Di penghujung acara, 12 Desember 2008, 6 perancang kebanggaan Indonesia kembali ambil bagian untuk turut memeriahkan pergelaran busana ini. Ari Seputra, Carmanita, Denny Wirawan, Era M. Soekamto, Kanaya Tabitha, dan Valentino Napitupulu mempersembahkan serangkaian koleksinya pada parade kali ini. Keindahan alam Nusantara menjadi inspirasi Ari Seputra dalam membuat koleksi trend’09 ini. Warna alami seperti hijau, coklat kayu, hitam, dan warna burung merak dikemas dalam siluet ringan berdraperi dengan detail batu-batuan. Carmanita dengan inspirasi peace, cool breeze and calm-nya mengusung tema chromatic Oriented dalam koleksinya kali ini. Kemegahan dan kemewahan busana Maharaja mengilhami Denny Wirawan untuk rangkaian koleksinya. Kanaya Tabitha menginspirasikan kehangatan alam dan gemercik air terjun di Amazone, dimana bahan yang dipakai dalam rancangannya ini adalah satin, silk, print, dan lace. Gaya, potongan, dan tampilan busana yang terlihat feminin, sexy, chic, dan berkesan mewah diekspresikan Valentino Napitupulu pada trend show ’09 ini.

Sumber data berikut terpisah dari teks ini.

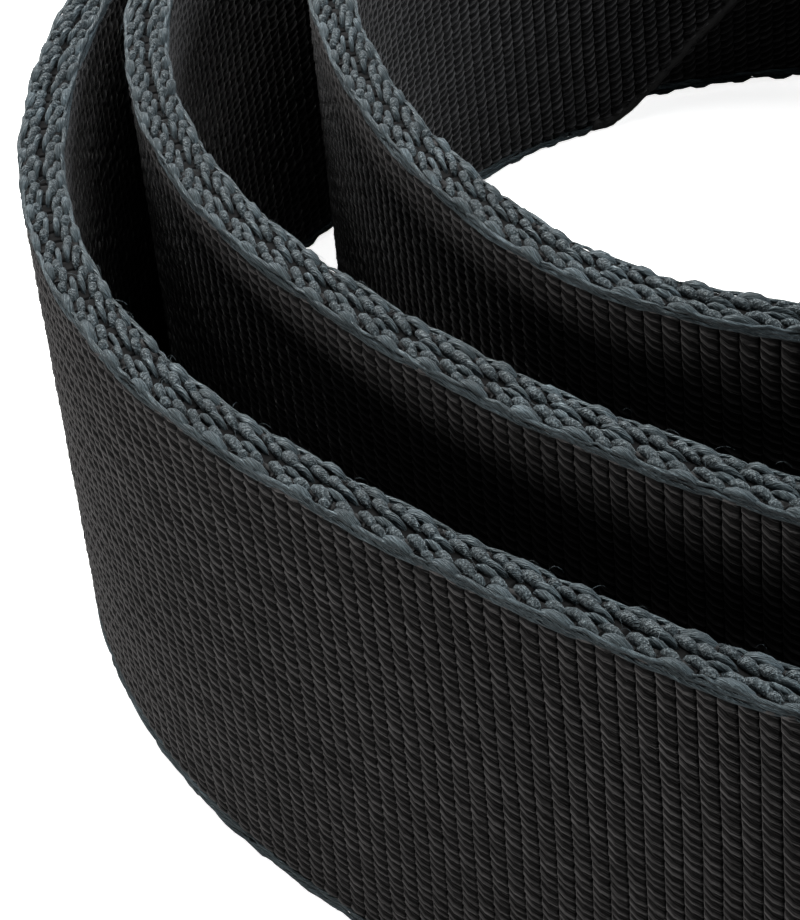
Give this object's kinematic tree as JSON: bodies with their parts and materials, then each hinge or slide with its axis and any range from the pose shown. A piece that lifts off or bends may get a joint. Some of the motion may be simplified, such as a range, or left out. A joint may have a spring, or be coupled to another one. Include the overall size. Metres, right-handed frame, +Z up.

Penyelenggaraan festival ini diharapkan dapat dijadikan sebagai agenda tahunan bersama dengan Jakarta Fashion Week agar Jakarta sejajar dengan kota mode di Asia," kenang Aurora Tambunan, Asisten Kesejahteraan Masyarakat DKI Jakarta saat meresmikan acara yang berlangsung 3 hari tersebut.